“Je suis choquée par cette circulaire, c’est la police des mœurs !” Le docteur Marion Delpont, chirurgienne au CHU Lapeyronie de Montpellier en a gros sur la patate depuis la sortie de cette instruction du ministère de la santé. Une circulaire du 17 janvier 2023 qui s’en prend aux fresques dites “carabines” exposées dans les salles de garde des internes, les médecins étudiants, dans les hôpitaux publics depuis le début du XXème siècle. Un texte qui estime que ces fresques ont un caractère pornographique et sexiste et qu’il faut les retirer dans l’année après une concertation avec les “parties prenantes locales“.

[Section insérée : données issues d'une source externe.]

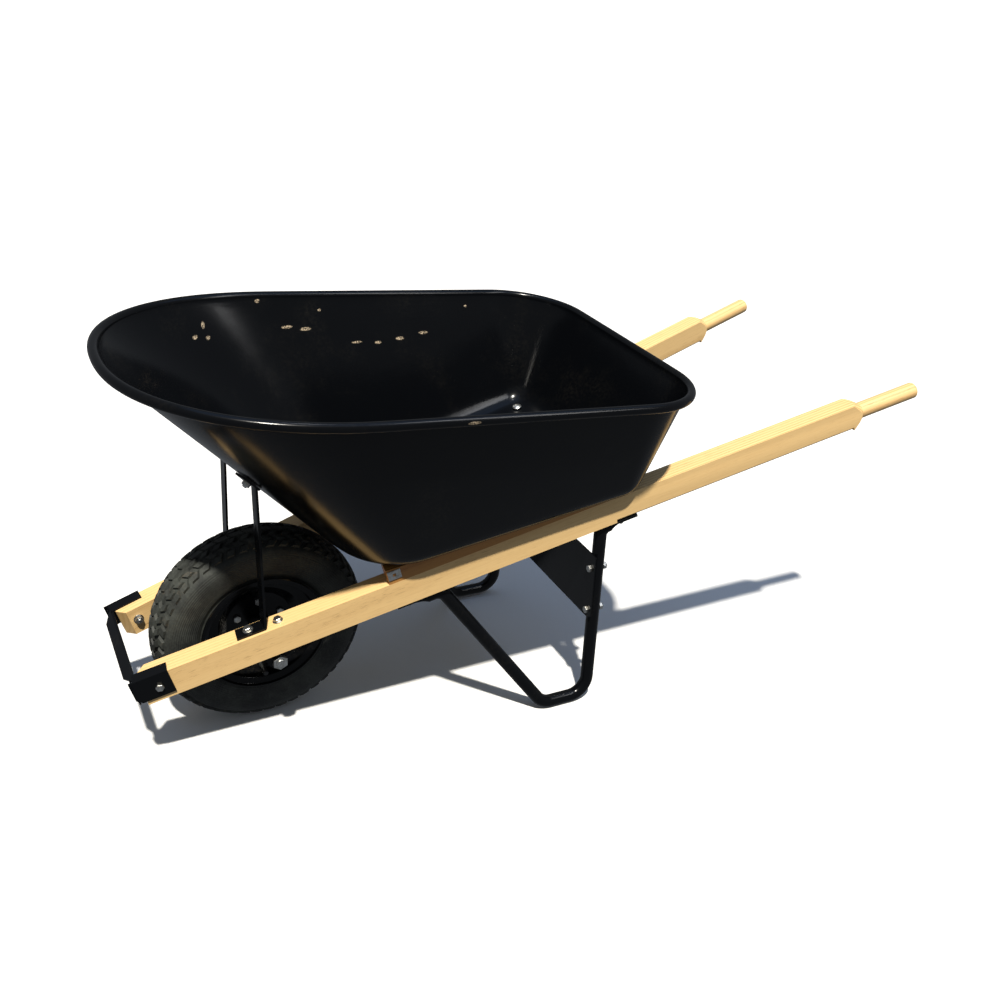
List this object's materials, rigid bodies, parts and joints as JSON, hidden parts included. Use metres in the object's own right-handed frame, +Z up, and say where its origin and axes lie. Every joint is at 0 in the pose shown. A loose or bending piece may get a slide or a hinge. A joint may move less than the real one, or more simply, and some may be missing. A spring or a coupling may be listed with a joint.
{
  "type": "wheelbarrow",
  "caption": "Wheelbarrow with a deep rounded steel tray, two straight wooden handles, one pneumatic front wheel and two bent tube legs joined by a brace plate.",
  "frame": {"origin": "on the floor under the middle of the whole object's box", "axes": "+Z up, +Y towards the grips, the wheel at -Y, +X to the user's left; the wheel turns about X"},
  "size_m": [0.6404, 1.508, 0.7348],
  "materials": {
    "tray_enamel": "glossy black baked enamel over pressed steel, fine scratches inside",
    "frame_paint": "glossy black enamel on tube and strip steel",
    "rim_paint": "black enamel on pressed steel",
    "handle_wood": "clear-coated pale hardwood with straight grain",
    "wedge_wood": "clear-coated hardwood, a little redder than the handles",
    "tyre_rubber": "dusty black rubber, block tread and ribbed sidewall",
    "tube_rubber": "smooth black rubber",
    "cap_plastic": "moulded black plastic",
    "zinc_steel": "bright zinc-plated steel"
  },
  "bodies": {
    "frame": {"tray": "tray_enamel", "left_handle": "handle_wood", "right_handle": "handle_wood", "left_wedge": "wedge_wood", "right_wedge": "wedge_wood", "wedge_clips": "zinc_steel", "left_leg": "frame_paint", "right_leg": "frame_paint", "leg_brace": "frame_paint", "nose_guard": "frame_paint", "left_tray_strut": "frame_paint", "right_tray_strut": "frame_paint", "left_axle_bracket": "frame_paint", "right_axle_bracket": "frame_paint", "axle": "zinc_steel", "axle_spacers": "zinc_steel", "axle_nuts": "zinc_steel", "bracket_bolts": "zinc_steel", "bracket_nuts": "zinc_steel", "bracket_washers": "zinc_steel", "tray_bolts": "zinc_steel", "tray_nuts": "zinc_steel", "tray_washers": "zinc_steel", "brace_bolts": "zinc_steel", "brace_nuts": "zinc_steel", "guard_bolts": "zinc_steel", "guard_washers": "zinc_steel", "guard_nuts": "zinc_steel", "strut_bolts": "zinc_steel", "strut_nuts": "zinc_steel"},
    "wheel": {"tyre": "tyre_rubber", "inner_tube": "tube_rubber", "left_rim_half": "rim_paint", "right_rim_half": "rim_paint", "hub": "rim_paint", "left_bearing": "zinc_steel", "right_bearing": "zinc_steel", "valve_stem": "tube_rubber", "valve_cap": "cap_plastic", "rim_bolts": "zinc_steel", "rim_nuts": "zinc_steel"}
  },
  "joints": [
    {"name": "wheel_spin", "type": "hinge", "parent": "frame", "child": "wheel", "pos_m": [0, -0.49945, 0.195], "axis": [1, 0, 0], "continuous": true}
  ]
}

En l’occurrence, le Dr Delpont est bien placée pour avoir un avis sur la question puisqu’elle figure au centre de la fresque de l’internat de l’hôpital Lapeyronnie, peinte par l’artiste graphiste Jacques Lucchino il y a une dizaine d’années, un Déjeuner sur l’herbe de Manet revisité à la sauce grivoise. ” C’est un honneur pour moi d’avoir été choisie pour être dans la fresque, et en bonne place puisque je suis au centre, je suis la star !”. Une scène de partouze, cunnilingus par ci, sodomie par là, “c’est vrai que c’est très particulier ces fresques, c’est bien pour cela qu’elles ne sont pas affichées dans le hall de l’hôpital !“. Pour la chirurgienne, il s’agit surtout d’un défouloir, d’un exutoire, “une sorte de catharsis” pour s’extraire d’un quotidien difficile fait de moments tragiques, “on nous reproche de la pornographie et du sexisme mais c’est surtout de l’humour.”

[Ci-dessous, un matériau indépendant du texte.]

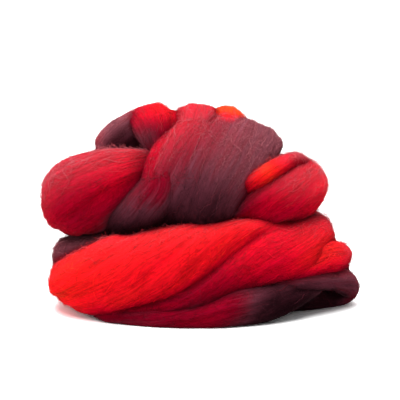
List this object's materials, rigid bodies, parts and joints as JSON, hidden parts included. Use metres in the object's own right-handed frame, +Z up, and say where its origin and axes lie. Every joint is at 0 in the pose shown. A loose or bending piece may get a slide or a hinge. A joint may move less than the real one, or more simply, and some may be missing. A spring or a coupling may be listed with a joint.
{
  "type": "wool roving",
  "caption": "Loose bundle of combed wool roving: a thick soft strand coiled flat, folded back over itself and wrapped at the waist, dyed orange-red, crimson and plum.",
  "frame": {"origin": "on the table, under the middle of the bundle's box", "axes": "+X along the bundle towards its folded plum end, -Y out of its front, +Z up"},
  "size_m": [0.2305, 0.1562, 0.1472],
  "materials": {
    "dyed_wool": "soft matt wool fibre with a slight lustre, shading from orange-red through crimson to plum"
  },
  "bodies": {
    "root": {"roving_bundle": "dyed_wool"}
  },
  "joints": []
}
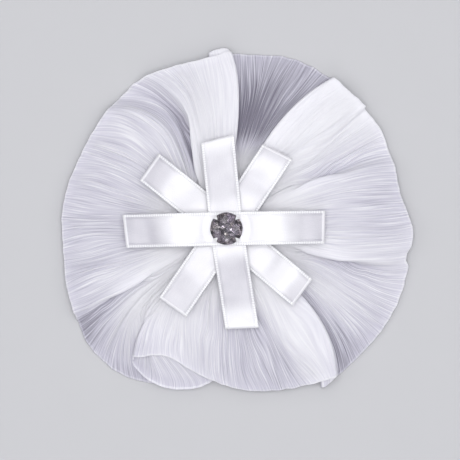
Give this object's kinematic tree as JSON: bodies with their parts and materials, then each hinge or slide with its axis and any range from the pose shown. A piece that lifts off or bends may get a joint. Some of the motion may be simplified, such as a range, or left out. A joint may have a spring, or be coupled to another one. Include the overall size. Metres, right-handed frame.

Pour le ministère, il s’agit de protéger les étudiants du secteur de la santé. La circulaire précise que “la survivance des fresques peut-être considérée comme un agissement à connotation sexuelle, subi par une personne et ayant pour effet de porter atteinte à sa dignité ou de créer un environnement intimidant, hostile, dégradant, humiliant ou offensant“.
“C’est n’importe quoi ! Cette circulaire est inique et déplacée !” s’insurge Philippe Cathala, le président départemental de l’ordre des médecins, auteur d’une thèse sur l’histoire de l’internat des hôpitaux de Montpellier dans laquelle il est question de ces fresques. Pour lui, ces dessins c’est de “la transgression dans l’univers propre et aseptisé de l’hôpital“. Lui-même mis en scène par Jacques Lucchino, il réfute les accusations de pornographie, “ce n’est pas fait pour exciter des hommes et les femmes, ces fresques mettent en avant de façon allégorique le triomphe de la vitalité sur ce qui fait le quotidien des médecins, c’est à dire la maladie et la mort.
Le médecin légiste ne comprend pas le parallèle qui est fait dans la circulaire ministérielle entre les violences sexistes et sexuelles et ces fresques, “les internes représentés sont tous consentants et on voit des scènes de nus aux musées, au cinéma, à travers la plupart des domaines artistiques”.
N’empêche, la pression se fait de plus en plus forte sur les établissements de santé et notamment depuis la décision du Tribunal administratif de Toulouse qui a ordonné le retrait d’une fresque au CHU de Toulouse.
À Montpellier, les internes semblent bien décidés à défendre leurs fresques, celles de Lapeyronie, Saint-Eloi ou encore La Colombière. “Ça fait partie de notre patrimoine, selon le Dr Marion Delpont, laissez nous tranquille, c’est le message que je veux faire passer. Moi je vis ça comme une intrusion, une police des moeurs qui viendrait fouiller dans nos placards pour voir si on aurait pas des ouvrages subversifs. C’est très violent.”
Philippe Cathala s’interroge “étant donnée la situation du pays sur le plan sanitaire et sur les conditions d’exercice des médecins, on se demande si c’était vraiment l’urgence de faire une circulaire sur ce sujet“.